Plato's Republic
The Republic is perhaps Plato's best-known dialogue and one of his most influential. In it, he explains, through the character of Socrates, the fundamentals of his political philosophy (presented via the conceit of a Utopia), his ethics, and his theory of universals (the 'forms')--among other things. The work is also famous for its literary style: the text is presented as a discussion between Socrates and several other students at a dinner, discussing the nature of justice.The title "Republic" is derived from the Latin title given to the work by Cicero. Plato's Greek language title, Politeia, described the government of a Polis or city-state. The character Socrates and his friends discuss the nature of an ideal city rather than the nature of the Athenian democracy.
The Republic bears little to no resemblance to the modern political institution that we, in modern times, know as the republic. Plato despises democracy (because the term was used in antiquity quite differently, viz., for mass rule that had gone haywire) and uses "The Republic" to point out some of its weaker points: susceptibility to demagogues, rule by unfit "barbarians" etc.
The ideal city as depicted in The Republic should be governed by so-called philosopher-kings as the only ones to be trusted to rule, since because of the human tendency to corruption by power and thus tyranny, ruling should only be left to those who would rather do something else (in this case, philosophize.

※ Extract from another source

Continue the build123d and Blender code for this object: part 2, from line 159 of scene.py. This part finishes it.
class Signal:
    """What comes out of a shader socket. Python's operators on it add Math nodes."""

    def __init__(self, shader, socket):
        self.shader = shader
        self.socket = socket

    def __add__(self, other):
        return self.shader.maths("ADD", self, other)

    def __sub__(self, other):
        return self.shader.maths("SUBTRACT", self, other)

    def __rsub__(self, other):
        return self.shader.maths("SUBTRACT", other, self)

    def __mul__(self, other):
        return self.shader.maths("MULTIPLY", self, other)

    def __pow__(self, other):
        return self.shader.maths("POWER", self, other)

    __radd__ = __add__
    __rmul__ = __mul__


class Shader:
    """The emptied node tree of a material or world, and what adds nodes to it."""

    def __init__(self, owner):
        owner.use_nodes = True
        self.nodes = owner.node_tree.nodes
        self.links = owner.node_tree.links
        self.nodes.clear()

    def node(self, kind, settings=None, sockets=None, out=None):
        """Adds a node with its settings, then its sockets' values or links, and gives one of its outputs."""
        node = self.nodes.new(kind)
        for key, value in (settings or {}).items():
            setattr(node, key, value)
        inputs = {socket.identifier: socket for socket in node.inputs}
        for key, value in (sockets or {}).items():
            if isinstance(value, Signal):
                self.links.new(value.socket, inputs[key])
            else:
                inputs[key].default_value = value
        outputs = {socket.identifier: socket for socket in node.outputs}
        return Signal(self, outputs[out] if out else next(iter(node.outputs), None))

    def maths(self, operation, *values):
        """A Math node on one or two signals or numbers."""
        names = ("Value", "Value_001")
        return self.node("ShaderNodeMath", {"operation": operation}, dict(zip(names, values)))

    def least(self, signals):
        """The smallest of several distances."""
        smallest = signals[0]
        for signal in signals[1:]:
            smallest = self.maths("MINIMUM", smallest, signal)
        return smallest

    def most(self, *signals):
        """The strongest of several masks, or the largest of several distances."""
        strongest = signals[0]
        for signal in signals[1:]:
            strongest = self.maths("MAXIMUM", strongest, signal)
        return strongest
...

The city of the Republic has struck many modern critics as unduly harsh, rigid, and unfree; indeed, as a kind of prequel to modern totalitarianism. Karl Popper is perhaps the today still best-known protagonist of that view, which is the view generally represented in introductory college textbooks on political philosophy.
The perhaps most important alternative interpretation is the one suggested by Hans-Georg Gadamer in his 1934 classic, Plato und die Dichter (and several other works), in which the city of the Politeia is seen as a heuristic utopia which should not be pursued or even be used as an orientation-point for political development. Rather, its purpose is said to be to show how things would have to be connected, and how one thing would lead to another - often with highly problematic results -, if one would opt for certain principles and carry them through rigorously. This interpretation, based i.a. on the recognition of its often ironic tone (for which to detect, of course, an unusually high-level of proficiency in Greek is required), allows one to take the Politeia much more seriously, and it and Plato's entire oeuvre as much less totalitarian, than the mainstream version would suggest.
In this book, Plato also introduces his theory of forms or ideals conerning the nature of reality. The world around us is likened to the shadows cast onto the wall of a cave.